In honesty I’ve got nothing against this kind of weekend construction, but the value of this book seems to rely on a clearly defined area of creative production: design in the face of a lack of materials rather than an abundance. It is here that I think Home-Made Europe might lose some of its grip. While the examples I cited before come from Russia and the Ukraine, the book documents objects from eleven other countries around Europe. In Austria we find a basketball hoop fashioned out of a long piece of wood and an old bucket, in England we see a ‘yeast paddle’ made from an old frying pan (for stirring home-made beer), in Switzerland we admire a three-dimensional ice-cream menu carved from pieces of wood, in Italy we find an Italian dog sitting on a make-shift doggy bed. These objects are compelling, no doubt, but they also lack that ingenious brutality born from necessity that most of the Russian objects seem to possess.
This might be why Arkhipov’s first book, which focused solely on artifacts from Russia, came across with more urgency; a potency where the artifacts so perfectly represent the countries history of just not having that much. Perestroika — the policy reforms enacted by Mikhail Gorbachev in the 1980s that marked the dissolution of the Soviet Union and signaled a time of great absence — is mentioned (often casually) by many of the Russian contributors. Spreading across Europe in the recent version, it’s harder to get a sense of what these objects reveal beyond their individual inventiveness, but maybe this is enough. That we are in the midst of the European soverign-debt crisis goes unmentioned in the book, but is worth pondering. Can objects like these, no matter how funny or silly, take on the symbolic weight of the European financial debacle? What are the patterns, reoccurring contexts and solutions to common material problems?
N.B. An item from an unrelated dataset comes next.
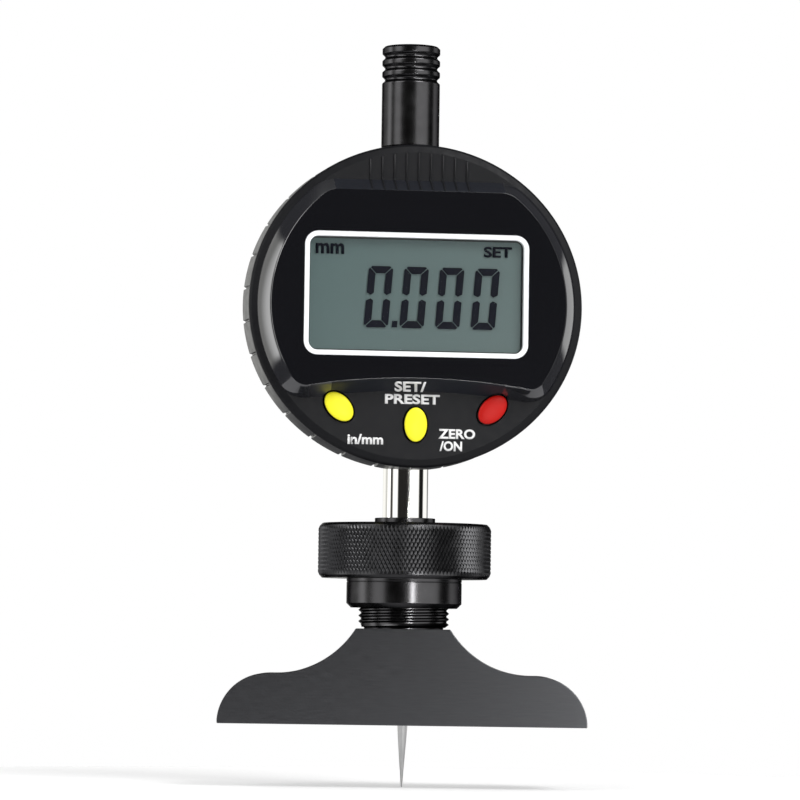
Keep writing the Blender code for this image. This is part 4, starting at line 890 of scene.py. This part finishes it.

Can we read these artifacts as abstract yet physical by-products of global and national policies and politics? Or, does this merely patronize the singularity of their designs?
There will be those who flick through Home-Made Europe and chuckle at the zany forms and collaged crudity, relegate it to the category of loony-thingamajigs or show it off on a coffee table as a trophy that shines with enough obscurity and folkish charm to be deemed ‘interesting’. While the format and tone of the book certainly lends itself to this kind of fate (it is essentially a picture book) appreciating it solely in this way, I believe, misses the point. What we should notice here is the kind of ingenuity that is possible when confronted with a material world in fragments; a broken leg but no crutch, a heavy coat but no hanger. On occasions like this, it seems that you either become a designer or you don’t.